My daughter didn't have a funeral (per her wishes). We did have a Mass. Then her husband parceled out her ashes, in plastic sandwich baggies, to her relatives. I have her my portion of her ashes in a nice receptacle on my desk, and I smile every time I think about her and husband's way of 'dividing her up'. LOLOLOLOLOL THAT is what is important -- the memories we have of loved ones when they were still alive (and a widower husband's attempt at doing the 'right thing' LOLOLOLOL). NOT the funeral or lack of it. Unless we're JFK or John McCain -- no one needs a funeral. (Exception: every military man and woman should have a funeral paid for by the government.)
You can give all your grandchildren (or great-grandchildren) money for college tuition -- they will remember THAT all their lives.
I'm slowly but surely giving away my money -- now, before I die -- so that it will go to whom I want it to go. And I'm going to let the city bury me in a public grave. And I laugh every time I think of it. But I AM serious -- that's exactly what I am doing and am going to do.
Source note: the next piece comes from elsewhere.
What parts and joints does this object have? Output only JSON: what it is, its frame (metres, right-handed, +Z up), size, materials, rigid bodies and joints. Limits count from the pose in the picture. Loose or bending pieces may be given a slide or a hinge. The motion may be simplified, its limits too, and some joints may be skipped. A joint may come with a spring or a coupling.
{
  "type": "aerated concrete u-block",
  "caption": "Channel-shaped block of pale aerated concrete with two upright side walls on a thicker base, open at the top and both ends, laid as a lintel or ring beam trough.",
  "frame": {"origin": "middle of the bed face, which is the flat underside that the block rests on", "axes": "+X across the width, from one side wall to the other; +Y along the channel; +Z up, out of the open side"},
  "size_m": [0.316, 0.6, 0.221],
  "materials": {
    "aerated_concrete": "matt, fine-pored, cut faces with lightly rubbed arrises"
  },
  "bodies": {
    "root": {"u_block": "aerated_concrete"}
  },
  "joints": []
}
I wish you the best. As for me, looking at the quite-probable political and economic future of The US, I hope I don't live another five years. NO 'LOL'.
I hope that I don't offend you Fran, but the "dividing up the ashes" thing is really not something I would be okay with. While I know I will be dead and unable to know or feel anything, the idea that my remains would be something to be parceled out is repugnant to me. I sort of think of it as if the remains were not cremated and you were giving the head to one relative, and a leg, or arm to another to bury or do what they wish with. It grosses me out. I know I may be in the minority on this, and it's just my PERSONAL feelings, but NO, just NO. My sister was verbally abused by her husband's first wife when he passed. They had been divorced for 15 years and she demanded that my sister divide his ashes and send half to his children in another state. Children who hadn't ever called or visited him in the five long years of his illness and death, or the ten years of his marriage to my sister. The idea of sending "half of him" to anyone else was repellent to her and I.
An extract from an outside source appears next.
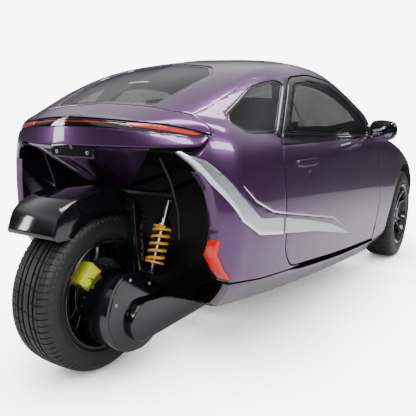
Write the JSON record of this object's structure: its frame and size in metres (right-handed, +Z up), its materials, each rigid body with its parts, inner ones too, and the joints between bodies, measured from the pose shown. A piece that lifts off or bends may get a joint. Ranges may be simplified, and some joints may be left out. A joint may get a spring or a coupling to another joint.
{
  "type": "three wheeled car",
  "caption": "Three wheeled coupe with two steered front wheels, a rear wheel on an exposed swing arm, two hinged doors, a bonnet and a fastback tail.",
  "frame": {"origin": "on the floor, at the middle of the overall length and width", "axes": "+Z up, front towards -Y, the left side of the car towards +X"},
  "size_m": [1.7062, 3.549, 1.3661],
  "materials": {
    "paint": "metallic clear-coated",
    "black_gloss": "high gloss",
    "black_matte": "fine texture",
    "glass": "tinted",
    "lamp_red": "clear red",
    "lamp_clear": "clear",
    "silver_trim": "satin",
    "seat_leather": "stitched",
    "alloy": "gloss black",
    "steel": "black coated",
    "tyre": "matte",
    "spring": "gloss amber",
    "caliper": "gloss lime",
    "battery": "matte"
  },
  "bodies": {
    "body": {"floor_pan": "black_matte", "battery_pack": "battery", "subframes": "steel", "hinge_posts": "steel", "front_bumper": "paint", "cowl": "black_matte", "fender_left": "paint", "fender_right": "paint", "roof": "paint", "quarter_left": "paint", "quarter_right": "paint", "sills": "paint", "tail_panel": "paint", "light_bar": "black_gloss", "rear_lamps": "lamp_red", "rear_apron": "paint", "plate_bracket": "black_gloss", "wheel_housing": "black_matte", "windscreen": "glass", "rear_windows": "glass", "headlamps": "lamp_clear", "flank_blades": "silver_trim", "seats": "seat_leather", "dashboard": "black_matte", "steering_wheel": "black_matte", "wishbones": "steel", "dampers": "spring", "swing_arm": "black_gloss", "arm_covers": "black_gloss", "mudguard": "black_gloss", "rear_caliper": "caliper"},
    "bonnet": {"bonnet": "paint"},
    "door_left": {"door_left": "paint", "door_glass_left": "glass", "mirror_left": "black_gloss"},
    "door_right": {"door_right": "paint", "door_glass_right": "glass", "mirror_right": "black_gloss"},
    "steer_left": {"knuckle_left": "steel"},
    "steer_right": {"knuckle_right": "steel"},
    "wheel_front_left": {"rim_front_left": "alloy", "tyre_front_left": "tyre"},
    "wheel_front_right": {"rim_front_right": "alloy", "tyre_front_right": "tyre"},
    "wheel_rear": {"rim_rear": "alloy", "tyre_rear": "tyre"}
  },
  "joints": [
    {"name": "door_left_hinge", "type": "hinge", "parent": "body", "child": "door_left", "pos_m": [0.69, -0.3015, 0.6], "axis": [0, 0, -1], "range_deg": [0, 62]},
    {"name": "door_right_hinge", "type": "hinge", "parent": "body", "child": "door_right", "pos_m": [-0.69, -0.3015, 0.6], "axis": [0, 0, 1], "range_deg": [0, 62]},
    {"name": "bonnet_hinge", "type": "hinge", "parent": "body", "child": "bonnet", "pos_m": [0, -0.8245, 0.902], "axis": [-1, 0, 0], "range_deg": [0, 55]},
    {"name": "steering_left", "type": "hinge", "parent": "body", "child": "steer_left", "pos_m": [0.559, -1.0945, 0.334], "axis": [0, 0, 1], "range_deg": [-30, 30]},
    {"name": "steering_right", "type": "hinge", "parent": "body", "child": "steer_right", "pos_m": [-0.559, -1.0945, 0.334], "axis": [0, 0, 1], "range_deg": [-30, 30]},
    {"name": "front_left_wheel_spin", "type": "hinge", "parent": "steer_left", "child": "wheel_front_left", "pos_m": [0.633, -1.0945, 0.334], "axis": [1, 0, 0], "continuous": true},
    {"name": "front_right_wheel_spin", "type": "hinge", "parent": "steer_right", "child": "wheel_front_right", "pos_m": [-0.633, -1.0945, 0.334], "axis": [1, 0, 0], "continuous": true},
    {"name": "rear_wheel_spin", "type": "hinge", "parent": "body", "child": "wheel_rear", "pos_m": [0, 1.4405, 0.334], "axis": [1, 0, 0], "continuous": true}
  ],
  "couplings": [
    {"joint": "steering_right", "follows": "steering_left", "ratio": 1}
  ]
}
Last edited by TheShadow; 06-22-2020 at 05:07 PM..
I hope that I don't offend you Fran, but the "dividing up the ashes" thing is really not something I would be okay with. While I know I will be dead and unable to know or feel anything, the idea that my remains would be something to be parceled out is repugnant to me. I sort of think of it as if the remains were not cremated and you were giving the head to one relative, and a leg, or arm to another to bury or do what they wish with. It grosses me out. I know I may be in the minority on this, and it's just my PERSONAL feelings, but NO, just NO. My sister was verbally abused by her husband's first wife when he passed. They had been divorced for 15 years and she demanded that my sister divide his ashes and send half to his children in another state. Children who hadn't ever called or visited him in the five long years of his illness and death, or the ten years of his marriage to my sister. The idea of sending "half of him" to anyone else was repellent to her and I.
ITA. I have a cremated family member whos ashes was handed out like candy. I find it disrespectful & tasteless. My wishes are to be scattered at sea, & all at the same time
I hope that I don't offend you Fran, but the "dividing up the ashes" thing is really not something I would be okay with. While I know I will be dead and unable to know or feel anything, the idea that my remains would be something to be parceled out is repugnant to me. I sort of think of it as if the remains were not cremated and you were giving the head to one relative, and a leg, or arm to another to bury or do what they wish with. It grosses me out. I know I may be in the minority on this, and it's just my PERSONAL feelings, but NO, just NO. My sister was verbally abused by her husband's first wife when he passed. They had been divorced for 15 years and she demanded that my sister divide his ashes and send half to his children in another state. Children who hadn't ever called or visited him in the five long years of his illness and death, or the ten years of his marriage to my sister. The idea of sending "half of him" to anyone else was repellent to her and I.
No, of course not. I was just giving OP some things to think about. I certainly didn't mention anyone dividing up his or his wife's ashes. I just think that it was funny that my daughter's husband did what he did, and those are my personal feelings. I didn't say anyone else HAD to be comfortable with it. There was no contention in my family like your sister's. I really am sorry that happened to her.
My personal thoughts and feelings are that funerals are incredibly expensive and a huge rip off. And for what? So that our family and friends can see how popular we were based on the number of people attending our funeral? I'd rather send someone to college.
After all, God doesn't care one bit what kind of funeral we have. I think, based on The Gospels, God does care that we help those who are less fortunate than we are.
My ex-BF had $15,000 set aside just for his casket! I finally convinced him to give it to a reputable agency that helps single, poor mothers -- and he really did.
ITA. I have a cremated family member whos ashes was handed out like candy. I find it disrespectful & tasteless. My wishes are to be scattered at sea, & all at the same time
I didn't find it exactly appropriate either, but I had no control over it -- her husband did, and he was doing what he thought was right (being considerate of the family), I wouldn't have offended him by saying anything, I did think it was humorous (and, actually, I thought my daughter would have found it humorous also); and, plus, no one cared what I thought -- as it should have been. Having a sense of humor and not taking oneself very seriously are great assets in life. Oh, and thank you being so kind.
I didn't find it exactly appropriate either, but I had no control over it -- her husband did, and he was doing what he thought was right (being considerate of the family), I wouldn't have offended him by saying anything, I did think it was humorous (and, actually, I thought my daughter would have found it humorous also); and, plus, no one cared what I thought -- as it should have been. Having a sense of humor and not taking oneself very seriously are great assets in life.